Modular Arms: Print tiny 3D‑printed brackets that attach to the foam arms. When a motor or arm breaks, you can swap it out without rebuilding the whole frame.
Weight Savings: Replace standard screws with micro‑nylon fishing line ties. They're practically weightless and still secure.
LED Indicators: Adding a tiny RGB LED to the flight controller helps with orientation checks in low‑light environments. Power it from the ESC's 5 V rail with a 220 Ω resistor.
Software Tweaks: Enabling "Dynamic Thrust" in Betaflight lets the controller reduce motor output when the drone is hovering, extending battery life.
Reusability: Foam can be reshaped with a heat gun . Gently warm a cracked arm, press it flat, and it will retain the new shape after cooling.

Conclusion

Fabricating a lightweight toy drone from foam and miniature motors is a rewarding blend of mechanical design, electronics, and a pinch of aerodynamics. By following the steps above, you'll end up with a sub‑30‑gram quad‑copter that can hover, perform gentle flips, and most importantly, be rebuilt and experimented on countless times.

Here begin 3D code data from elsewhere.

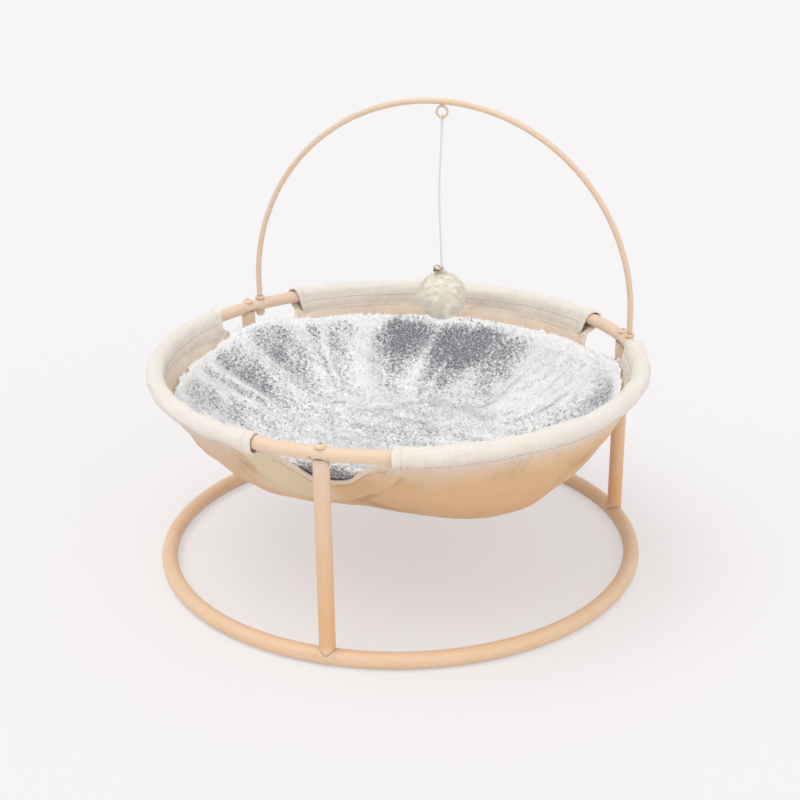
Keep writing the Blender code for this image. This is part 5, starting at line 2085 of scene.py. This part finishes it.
@dataclass
class Toy:
    """The cord with its loop and knot, and the bell and the pompom that turn on it.

    Attributes:
        route: The cord's middle line as (across, drop), under the loop.
        cord: Radius of the cord.
        ply: Radius of each of its two plies.
        lay: Length over which the plies go once round.
        cord_drop: Distance from the pivot to the start of the route.
        pompom_drop: Height of the pompom's middle over the knot.
    """

    finishes: Finishes
    arch: ToyArch
    route: tuple[tuple[float, float], ...] = (
        (0.0000, 0.000), (-0.0004, 0.012), (-0.0013, 0.032), (-0.0023, 0.055),
        (-0.0027, 0.078), (-0.0023, 0.101), (-0.0014, 0.122), (-0.0005, 0.141),
        (0.0000, 0.154))
    length: float = 0.154
    cord: float = 0.00112
    ply: float = 0.00068
    lay: float = 0.0042
    cord_drop: float = 0.0039
    loop: float = 0.0026
    pompom: float = 0.026
    pompom_drop: float = -0.029658
    bell: float = 0.0045
    bell_wall: float = 0.0006
    bell_bearing: float = -120.0
    bell_reach: float = 0.00655
    bell_rise: float = 0.00045
    wool: int = 5600

    @property
    def pivot(self) -> Array:
        """Where the cord swings, at the lowest point of the eye's wire."""
        up = self.arch.eye_height - self.arch.eye_circle
        return self.arch.at(self.arch.eye_offset, 0.0, up)

    @property
    def twist(self) -> Array:
        """Where the knot, the bell and the pompom hang."""
        return self.pivot - [0.0, 0.0, self.cord_drop + self.length]

    def cord_path(self, pitch: float) -> Array:
        """Return points along the cord: a smooth curve through its route, read evenly.

        Args:
            pitch: Distance between the points.

        Returns:
            The points, from the top.
        """
        spots = np.array(self.route)
        spots = np.concatenate([2 * spots[:1] - spots[1:2], spots, 2 * spots[-1:] - spots[-2:-1]])
        share = np.linspace(0.0, 1.0, 60)[:-1, None]
        parts = []
        for a, b, c, d in zip(spots, spots[1:], spots[2:], spots[3:]):
            parts.append(0.5 * (2 * b + (c - a) * share + (2 * a - 5 * b + 4 * c - d) * share ** 2
                                + (3 * b - a - 3 * c + d) * share ** 3))
        fine = np.concatenate(parts + [spots[-2:-1]])
        size = lengths(fine)
        even = np.linspace(0.0, size[-1], int(size[-1] / pitch) + 1)
        across, drop = read_along(even, size, fine).T[..., None]
        axes = self.arch.axes()
        return self.pivot - [0.0, 0.0, self.cord_drop] + across * axes[0] - drop * axes[2]

    def plies(self, path: Array, side: Array, other: Array, closed: bool = False) -> list[Surface]:
        """Lay two plies round a path: each is a tube whose middle circles the path.

        Args:
            path: The cord's middle line.
            side: First unit direction across it.
            other: Second unit direction across it.
            closed: Whether the path closes on itself.

        Returns:
            The two plies.
        """
        size = lengths(path)
        turns, radius = size / self.lay * TAU, np.full(len(path), self.ply)
        if closed:
            turns = np.linspace(0.0, round(size[-1] / self.lay) * TAU, len(path))
        else:
            radius[[0, -1]] = 0.0
        made = []
        for phase in (0.0, math.pi):
            angle = (turns + phase)[:, None]
            off = np.cos(angle) * side + np.sin(angle) * other
            middle = path + off * (self.cord - self.ply)
            made.append(tube(middle, side, other, radius, 9).facing())
        return made

    def build_cord(self) -> None:
        path, axes = self.cord_path(0.00035), self.arch.axes()
        plies = self.plies(path, axes[1], np.cross(heading(path), axes[1]))
        turn = np.linspace(0.0, TAU * 3.2, 90)
        spoke = circle(turn, ACROSS, BACK)
        wrap = path[0] - 0.0006 * UP + 0.00135 * spoke - (turn / TAU * 0.00095)[:, None] * UP
        radius = np.r_[0.0, np.full(88, 0.00052), 0.0]
        whipping = tube(wrap, unit(spoke), UP, radius, 8).facing()
        piece = add_grids("twisted_cord", plies + [whipping], self.finishes.cord, "toy_cord",
                          body="cord")
        bend = circle(np.linspace(0.0, TAU, 91), axes[1], axes[2])
        loops = self.plies(self.pivot + self.loop * bend, bend, axes[0], closed=True)
        add_grids("twisted_loop", loops, self.finishes.cord, "toy_loop", body="loop")
        points = self.cord_path(0.004)
        log.info("cord: %d faces and its loop", len(piece.data.polygons))

    def build_knot(self) -> list[bpy.types.Object]:
        """Build the knot, a trefoil of the cord, and its frayed ends."""
        turn = np.linspace(0.0, TAU, 121)
        reach = 2.0 + np.cos(3.0 * turn)
        spots = np.stack([reach * np.cos(2.0 * turn), reach * np.sin(2.0 * turn),
                          1.5 * np.sin(3.0 * turn)], -1)
        path = self.twist - 0.00172 * UP + spots * [0.00042, 0.00042, 0.00062]
        way = np.gradient(path, axis=0)
        way[0] = way[-1] = path[1] - path[-2]
        side = unit(np.cross(unit(way), [0.3, 0.2, 1.0]))
        knot = tube(path, side, np.cross(unit(way), side), 0.00066, 10).facing()
        made = [add_grids("tied_knot", [knot], self.finishes.cord, "cord_knot", body="toy")]
        rng = np.random.default_rng(91)
        share = np.linspace(0.0, 1.0, 9)[:, None]
        radius = 0.00019 * np.r_[0.0, np.ones(7), 0.0]
        grids = []
        for bearing in (150.0, 162.0, 175.0, -5.0, 12.0, 28.0, -40.0, 95.0, 240.0):
            flat, across, _ = standing(bearing)
            bend = across * rng.uniform(-0.4, 0.4)
            drop = np.array([0.0, 0.0, -0.6 - 0.4 * rng.uniform()])
            line = self.twist - 0.0013 * UP + rng.uniform(0.004, 0.0065) * (
                share * (flat + 0.1 * UP) + share ** 2 * (bend + drop * 0.55))
            side = unit(np.cross(heading(line), UP))
            grids.append(tube(line, side, np.cross(heading(line), side), radius, 5,
                              {"shade": np.full(9, 0.9)}).facing())
        return made + [add_grids("frayed_ends", grids, self.finishes.cord, body="toy")]

    def build_bell(self) -> list[bpy.types.Object]:
        """Build the bell: a thin round shell with a slot, and its shank round the cord."""
        out, side, _ = standing(self.bell_bearing + self.arch.turn)
        top = self.twist + self.bell_rise * UP
        centre, axes = top + out * self.bell_reach, np.array([side, UP, out])
        turn = np.linspace(0.0, math.pi, 33)
        shells = []
        for radius, outward in ((self.bell, True), (self.bell - self.bell_wall, False)):
            band = 0.00012 * hump(turn - math.pi / 2, 0.07) * outward
            profile = np.stack([(radius + band) * np.sin(turn), radius * np.cos(turn)], 1)
            shells.append(turned(profile, 56, centre, axes).facing(outward))
        bell = add_grids("round_bell", shells, self.finishes.bell, "bell", body="toy")
        form = np.array([[0.0, 0.0], [1.0, 0.0], [1.0, 0.009], [0.0, 0.009]])
        reach = np.linspace(0.0, TAU, 33)
        square = np.maximum(np.abs(np.cos(reach)), np.abs(np.sin(reach)))[None, :, None]
        for wide, tall, shape in ((0.0011, 0.0105, square), (0.0024, 0.0024, 1.0)):
            tool = turned(form, 32, centre + out * 0.0006, axes)
            local = (tool.points - centre) @ axes.T
            local[..., :2] = local[..., :2] / shape * [tall / 2, wide / 2]
            tool.points = centre + local @ axes
            cut_away(bell, tool)
        spoke = circle(np.linspace(0.0, TAU, 49), ACROSS, BACK)
        ring = tube(top + 0.00205 * spoke, spoke, UP, 0.00045, 12).facing()
        log.info("bell: %d faces and its shank", len(bell.data.polygons))
        return [bell, add_grids("bell_shank", [ring], self.finishes.bell, body="toy")]

    def build_pompom(self) -> list[bpy.types.Object]:
        """Build the pompom: a round core and wool strands that stand out of it all round."""
        centre = self.twist + self.pompom_drop * UP
        turn = np.linspace(0.0, math.pi, 41)
        profile = np.stack([np.sin(turn), np.cos(turn)], 1) * (self.pompom - 0.0019)
        core = turned(profile, 64, centre, np.eye(3)).facing()
        way = unit(core.points - centre)
        lump = ripple(way[..., 0] * 0.03, (way[..., 1] + way[..., 2]) * 0.03, 0.012, 95)
        core.points = core.points + way * (0.0006 * lump)[..., None]
        core.points[[0, -1]] = core.points[[0, -1]].mean(1, keepdims=True)
        core.points[:, -1] = core.points[:, 0]
        core.masks["shade"] = np.full(core.points.shape[:2], 0.66)
        made = add_grids("pompom_core", [core], self.finishes.wool_core, "pompom", body="toy")
        rng = np.random.default_rng(96)
        count = int(self.wool * DETAIL.value)
        number = np.arange(count) + 0.5
        height = 1.0 - 2.0 * number / count
        spin = number * math.pi * (3.0 - math.sqrt(5.0))
        flat = np.sqrt(1.0 - height ** 2)
        out = np.stack([flat * np.cos(spin), flat * np.sin(spin), height], -1)
        out = unit(out + rng.normal(0.0, 0.03, (count, 3)))
        lean = unit(np.cross(out, unit(rng.normal(0.0, 1.0, (count, 3)))))
        tone = 0.5 + 0.2 * ripple(out[:, 0] * 0.03, (out[:, 1] + 0.7 * out[:, 2]) * 0.03, 0.01, 97)
        shade = np.clip(tone + rng.normal(0.0, 0.16, count), 0.0, 1.0)
        strand = Strand(0.0030, 0.00050 / math.sqrt(DETAIL.value), rise=0.95, droop=0.10,
                        curl=0.35, blend=0.0)
        mesh = strand.grow("pompom_wool", centre + out * (self.pompom - 0.0024), out, lean,
                           shade, rng)
        log.info("pompom: %d strands", count)
        return [made, add_piece("pompom_wool", mesh, self.finishes.wool, body="toy")]

    def build(self) -> None:
        """Build the whole toy."""
        knot, (bell, shank), pompom = self.build_knot(), self.build_bell(), self.build_pompom()
        self.build_cord()


# What stays as packed


@dataclass
class HiddenFixings:
    """The plugs, the lower screws and the pea, which stay as packed and get their plating."""

    finishes: Finishes
    starts: tuple[str, ...] = ("leg_plug", "bottom_screw", "bell_pea")

    def dress(self) -> None:
        """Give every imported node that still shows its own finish."""
        dressed = 0
        for name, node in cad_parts.items():
            look = self.finishes.steel if name.startswith(self.starts) else self.finishes.paint
            node.data.materials.clear()
            node.data.materials.append(look.material)
            dressed += not node.hide_render
        log.info("packed nodes that show: %d", dressed)


# Camera, light and floor


@dataclass
class Studio:
    """The photograph's camera, a soft key light, even sky light and a pale floor.

    Attributes:
        azimuth: Bearing of the camera round the object, in degrees.
        elevation: Its height over the level, in degrees.
        roll: Its turn about its own axis, in degrees.
        lamps: Name, strength and direction of each lamp.
        sky_level: Strength of the sky on the object.
        floor_glow: How much of the floor's colour is shown without light or shadow.
    """

    azimuth: float = 16.17
    elevation: float = 23.0
    roll: float = -0.672
    distance: float = 1.4527
    target: tuple[float, float, float] = (0.0, 0.0, 0.130)
    lens: float = 64.095
    shift: tuple[float, float] = (0.0011, 0.0389)
    floor_colour: Colour = srgb(236, 234, 235)
    floor_shown: Colour = srgb(246, 244, 245)
    floor_glow: float = 0.5
    floor_half: float = 30.0
    sky_level: float = 0.68
    sky_shown: float = 0.92
    lamps: tuple[tuple[str, float, tuple[float, float, float]], ...] = (
        ("key", 1.25, (-0.35, -0.30, 1.3)), ("fill", 0.50, (0.80, -0.60, 0.45)))
    lamp_angle: float = 55.0

    def stand(self, name: str, data: bpy.types.ID, axes: Array, place: Array) -> bpy.types.Object:
        """Stand a camera or a lamp at a place, with its right, its up and its back.

        Args:
            name: Name of the object.
            data: The camera or the lamp.
            axes: Its right, its up and its back.
            place: Where it stands.

        Returns:
            The new object.
        """
        made = new_object(name, data)
        pose = np.eye(4)
        pose[:3, :3], pose[:3, 3] = np.transpose(axes), place
        made.matrix_world = Matrix(pose.tolist())
        return made

    def build_camera(self) -> None:
        """Build the camera from its fitted angles."""
        azimuth, elevation, roll = np.radians([self.azimuth, self.elevation, self.roll])
        back = np.array([math.sin(azimuth) * math.cos(elevation),
                         -math.cos(azimuth) * math.cos(elevation), math.sin(elevation)])
        right = unit(np.cross(-back, UP))
        up = np.cross(back, right)
        axes = [math.cos(roll) * right + math.sin(roll) * up,
                math.cos(roll) * up - math.sin(roll) * right, back]
        data = bpy.data.cameras.new("camera")
        data.lens, data.sensor_width = self.lens, 36.0
        data.shift_x, data.shift_y = self.shift
        place = np.array(self.target) + back * self.distance
        bpy.context.scene.camera = self.stand("camera", data, axes, place)

    def build_light(self) -> None:
        """Build two wide soft lamps far off, at the front left and at the right, and the sky."""
        for name, level, place in self.lamps:
            data = bpy.data.lights.new(name, "SUN")
            data.energy, data.angle = level, math.radians(self.lamp_angle)
            back = unit(np.array(place))
            side = unit(np.cross(UP, back))
            self.stand(name, data, [side, np.cross(back, side), back], back * 3.0)
        world = bpy.data.worlds.new("sky")
        world.use_nodes = True
        bpy.context.scene.world = world
        tree, background = Tree(world.node_tree), world.node_tree.nodes["Background"]
        tree.feed(background.inputs["Color"], (1.0, 0.995, 0.99, 1.0))
        tree.feed(background.inputs["Strength"], tree.between(
            self.seen(tree), 0.0, 1.0, self.sky_level, self.sky_shown))

    def seen(self, tree: Tree) -> Socket:
        """Return 1 for what the camera sees, straight or in a reflection."""
        path = tree.node("LightPath").outputs
        seen = tree.maths("MAXIMUM", path["Is Camera Ray"], path["Is Glossy Ray"])
        return tree.maths("MAXIMUM", seen, path["Is Transmission Ray"])

    def build_floor(self) -> None:
        """Build the floor, a wide plane that shows the object's shadow at a soft strength."""
        corners = np.array([(-1, -1, 0), (1, -1, 0), (1, 1, 0), (-1, 1, 0)]) * self.floor_half
        mesh = fill_mesh("floor", corners, np.array([[0, 1, 2, 3]]), corners[:, :2], {})
        made = bpy.data.materials.new("pale_floor")
        made.use_nodes = True
        tree, nodes = Tree(made.node_tree), made.node_tree.nodes
        shader = nodes["Principled BSDF"]
        for name, value in (("Base Color", self.floor_colour), ("Roughness", 0.9),
                            ("Specular IOR Level", 0.0)):
            tree.feed(shader.inputs[name], value)
        glow = tree.node("Emission", self.floor_shown, 1.0)
        share = tree.maths("MULTIPLY", self.seen(tree), self.floor_glow)
        mixed = tree.node("MixShader", share, shader.outputs[0], glow.outputs[0])
        tree.feed(nodes["Material Output"].inputs["Surface"], mixed.outputs[0])
        mesh.materials.append(made)
        new_object("floor", mesh)

    def build(self) -> None:
        """Build the studio."""
        self.build_camera()
        self.build_light()
        self.build_floor()
        bpy.context.scene.view_settings.view_transform = "Standard"
        log.info("studio: camera at %.1f degrees, %.1f up", self.azimuth, self.elevation)


def main() -> None:
    """Build every sub-assembly in order."""
    logging.basicConfig(level=logging.INFO, format="%(name)s: %(message)s")
    finishes, form = Finishes.made(), BowlForm()
    Studio().build()
    arch = ToyArch(finishes)
    Toy(finishes, arch).build()
    arch.build()
    TubeFrame(finishes).build()
    cover = Cover(finishes, form)
    cover.build()
    PlushPad(finishes, form, cover).build()
    HiddenFixings(finishes).dress()


if __name__ == "__main__":
    main()
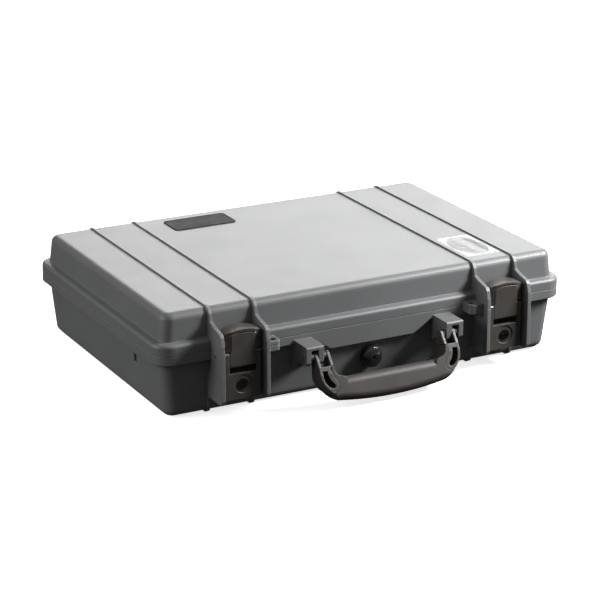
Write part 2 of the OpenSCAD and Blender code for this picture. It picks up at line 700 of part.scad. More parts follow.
// Soft grip over the frame's core: a bar that is bowed along its lower edge, and a bend at each end
module handle_grip() color([0.13, 0.12, 0.12]) hung() difference() {
    tall = handle_reach + 20;
    union() {
        intersection() {
            translate([0, 0, grip_bow_r - handle_reach]) rotate([90, 0, 0]) rotate_extrude($fn = 360)
                translate([grip_bow_r - tall / 2, handle_face - handle_d / 2]) round_rect(tall, handle_d, grip_r);
            across(-grip_end, 2 * grip_end) grip_side_outline(grip_top, handle_reach + 20);
        }
        for (side = [LEFT, RIGHT]) mirror([side < 0 ? 1 : 0, 0, 0]) intersection() {
            across(0, prong_out) grip_side_outline(bar_at - 8, handle_reach - grip_bow);
            inward(-handle_face - 1, handle_d + 2) grip_bend_outline();
        }
    }
    translate([-prong_out, core_y0 - overmould_gap, core_z0 - overmould_gap])
        cube([2 * prong_out, core_d + 2 * overmould_gap, core_h + 2 * overmould_gap]);
}

module handle_pin(side) color(steel) placed()
    rod_x(pivot, handle_pin_r, front_shift + (side > 0 ? grip_half - 0.6 : -ear_out - 0.3),
        ear_out - grip_half + 0.9);
module handle_pin_left() { handle_pin(LEFT); }
module handle_pin_right() { handle_pin(RIGHT); }

// Side arm of the lever: a strip along the face with a round eye at the pivot
module lever_arm_outline() {
    translate(lever_axis) circle(5.2);
    polygon([[latch_y, lever_z0], [latch_y, shoulder_z - 2.6], [latch_y + 1.2, shoulder_z - 1.2],
        [lever_axis[0], lever_axis[1] + 5.2], [lever_axis[0] + 5.2, lever_axis[1]],
        [latch_y + arm_d, lever_z1], [latch_y + arm_d, lever_z0 + 9], [latch_y + plate_t + 1, lever_z0]]);
}

module lever(side) color(latch_black) at_latch(side) difference() {
    union() {
        translate([-lever_w / 2, latch_y, lever_z0]) cube([lever_w, plate_t, lever_z1 - lever_z0]);
        for (s = [-1, 1]) across(s > 0 ? lever_w / 2 - arm_t : -lever_w / 2, arm_t) lever_arm_outline();
    }
    rod_x(claw_axis, claw_eye_r + 1.4, -tongue_w / 2 - tongue_gap, tongue_w + 2 * tongue_gap);
    rod_x(claw_axis, claw_pin_r + fast_gap, -lever_w / 2 - 1, lever_w + 2);
    rod_x(lever_axis, lever_pin_r + run_gap, -lever_w / 2 - 1, lever_w + 2);
    rod_y(0, lock_z, barrel_r + fast_gap, latch_y - 1, plate_t + 2);
    rod_y(0, lock_z, recess_r, latch_y - 1, 1.9);
}
module lever_left() { lever(LEFT); }
module lever_right() { lever(RIGHT); }

// Radius of the claw's crown and of its bowed back
crown_r = (pow(head_w / 2, 2) + pow(crown_h, 2)) / (2 * crown_h);
flank_w = 8;
flank_d = 2.4;

// The claw's hook side: all of the head behind its front plate and above the lid's lip
module claw_body() {
    translate([-tongue_w / 2, latch_y, claw_axis[1]]) cube([tongue_w, 5.2, shoulder_z + 2 - claw_axis[1]]);
    rod_x(claw_axis, claw_eye_r, -tongue_w / 2, tongue_w);
    intersection() {
        union() {
            translate([-head_w / 2, latch_y, shoulder_z]) cube([head_w, 6, head_h + crown_h]);
            translate([-head_w / 2, latch_y, hook_z]) cube([head_w, hook_d, head_h + crown_h]);
        }
        union() {
            rod_y(0, head_z + crown_h - crown_r, crown_r, latch_y - 1, hook_d + 2);
            translate([-head_w / 2, latch_y, shoulder_z - 1]) cube([head_w, hook_d, 10]);
        }
        translate([0, latch_y + hook_d - crown_r, 0]) cylinder(r = crown_r, h = case_h, $fn = 96);
    }
}

module claw(side) color(latch_black) at_latch(side) difference() {
    claw_body();
    rod_x(claw_axis, claw_pin_r + run_gap, -tongue_w / 2 - 1, tongue_w + 2);
    // Groove that follows the crown
    intersection() {
        difference() {
            rod_y(0, head_z + crown_h - crown_r, crown_r - 3.2, latch_y - 1, 1.9);
            rod_y(0, head_z + crown_h - crown_r, crown_r - 4.3, latch_y - 2, 4);
        }
        translate([-head_w, latch_y - 1, shoulder_z + 10]) cube([2 * head_w, 2, head_h]);
    }
    // Bevelled flanks with three upright grooves, and grooves down each side
    for (s = [0, 1]) mirror([s, 0, 0]) {
        translate([0, 0, shoulder_z - 1]) linear_extrude(head_h + crown_h + 2)
            polygon([[head_w / 2 - flank_w, latch_y - 1], [head_w / 2 - flank_w, latch_y],
                [head_w / 2 + 0.5, latch_y + flank_d], [head_w / 2 + 0.5, latch_y - 1]]);
        for (i = [0:2]) translate([head_w / 2 - 6.4 + i * 2.2, latch_y - 1, shoulder_z + 2.5])
            cube([0.9, 2.6 + i * 0.6, head_h - 9]);
        for (y = [4.4, 7.6, 10.8]) translate([head_w / 2 - 1.2, latch_y + y, shoulder_z - 1])
            cube([2.4, 1.4, head_h + crown_h + 2]);
    }
}
module claw_left() { claw(LEFT); }
module claw_right() { claw(RIGHT); }

module lever_pin(side) color(steel) at_latch(side)
    rod_x(lever_axis, lever_pin_r, -rib_pair / 2 - cheek_t / 2 + 0.1, rib_pair + cheek_t - 0.2);
module lever_pin_left() { lever_pin(LEFT); }
module lever_pin_right() { lever_pin(RIGHT); }

module claw_pin(side) color(steel) at_latch(side)
    rod_x(claw_axis, claw_pin_r, -lever_w / 2 + 0.2, lever_w - 0.4);
module claw_pin_left() { claw_pin(LEFT); }
module claw_pin_right() { claw_pin(RIGHT); }

// Lock barrel: a collar in the lever's recess and a body that runs back to the cam
module lock_barrel(side) color(steel) at_latch(side) difference() {
    union() {
        rod_y(0, lock_z, barrel_r, latch_y + 0.2, lock_back - latch_y - 0.2);
        rod_y(0, lock_z, barrel_r + 1.2, latch_y - 0.4, 1.3);
    }
    rod_y(0, lock_z, plug_r + run_gap, latch_y - 1, lock_back - latch_y + 2);
}
module lock_barrel_left() { lock_barrel(LEFT); }
module lock_barrel_right() { lock_barrel(RIGHT); }

module lock_nut(side) color(steel) at_latch(side) difference() {
    translate([0, latch_y + plate_t, lock_z]) rotate([-90, 0, 0]) cylinder(r = 7, h = 2.4, $fn = 6);
    rod_y(0, lock_z, barrel_r + fast_gap, latch_y, plate_t + 4);
}
module lock_nut_left() { lock_nut(LEFT); }
module lock_nut_right() { lock_nut(RIGHT); }

stub_r = 1.8;

// Turning plug with its key slot; a stub at the back carries the cam
module lock_plug(side) color(steel) at_latch(side) difference() {
    union() {
        rod_y(0, lock_z, plug_r, latch_y - 0.2, lock_back - latch_y + 0.2);
        rod_y(0, lock_z, stub_r, lock_back - eps, cam_t + 1);
    }
    translate([-0.5, latch_y - 1, lock_z - 2.1]) cube([1, 4, 4.2]);
}
module lock_plug_left() { lock_plug(LEFT); }
module lock_plug_right() { lock_plug(RIGHT); }

module lock_cam(side) color(steel) at_latch(side) difference() {
    union() {
        rod_y(0, lock_z, 4, lock_back + 0.2, cam_t);
        translate([-3, lock_back + 0.2, lock_z - cam_reach]) cube([6, cam_t, cam_reach]);
    }
    rod_y(0, lock_z, stub_r + fast_gap, lock_back - 1, cam_t + 3);
}
module lock_cam_left() { lock_cam(LEFT); }
module lock_cam_right() { lock_cam(RIGHT); }

base_shell();
lid_shell();
lid_seal();
hinge_pin_left();
hinge_pin_right();
lid_foam();
base_foam_pad();
base_foam_surround();
name_plate();
label_film();
valve_body();
valve_nut();
valve_seal();
valve_knob();
handle_frame();
handle_grip();
handle_pin_left();
handle_pin_right();
lever_left();
claw_left();
lever_pin_left();
claw_pin_left();
lock_barrel_left();
lock_nut_left();
lock_plug_left();
lock_cam_left();
lever_right();
claw_right();
lever_pin_right();
claw_pin_right();
lock_barrel_right();
lock_nut_right();
lock_plug_right();
lock_cam_right();
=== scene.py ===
# Laptop hard case on a pale studio floor: soft edges, plastics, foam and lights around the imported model.
import json
from math import cos, hypot, pi, radians, sin

import bmesh
import bpy
from mathutils import Matrix, Vector
from mathutils.bvhtree import BVHTree


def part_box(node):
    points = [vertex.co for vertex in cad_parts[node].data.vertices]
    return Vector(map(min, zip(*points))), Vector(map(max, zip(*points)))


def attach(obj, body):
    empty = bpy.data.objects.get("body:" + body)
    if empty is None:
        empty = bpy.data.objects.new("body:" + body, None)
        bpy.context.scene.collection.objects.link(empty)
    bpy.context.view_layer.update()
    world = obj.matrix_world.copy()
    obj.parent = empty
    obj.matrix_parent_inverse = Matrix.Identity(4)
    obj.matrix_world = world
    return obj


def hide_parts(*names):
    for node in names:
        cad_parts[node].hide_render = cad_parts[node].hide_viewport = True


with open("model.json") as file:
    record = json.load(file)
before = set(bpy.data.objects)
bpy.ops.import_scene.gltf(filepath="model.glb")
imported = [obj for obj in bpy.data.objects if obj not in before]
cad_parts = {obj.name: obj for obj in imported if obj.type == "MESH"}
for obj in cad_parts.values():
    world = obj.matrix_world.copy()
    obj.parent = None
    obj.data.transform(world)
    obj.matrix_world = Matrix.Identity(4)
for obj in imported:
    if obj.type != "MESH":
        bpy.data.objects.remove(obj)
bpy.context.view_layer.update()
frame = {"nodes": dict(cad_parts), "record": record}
sides = {"left": -1, "right": 1}
mm = 0.001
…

The true value lies not just in the flying machine itself, but in the knowledge you gain: how thrust-to-weight ratios work, how to balance a miniature airframe, and how to safely handle high‑current electronics. So grab a block of foam, wire up those tiny brushless motors, and let your imagination take flight!

Happy building---and may your drones always land softly.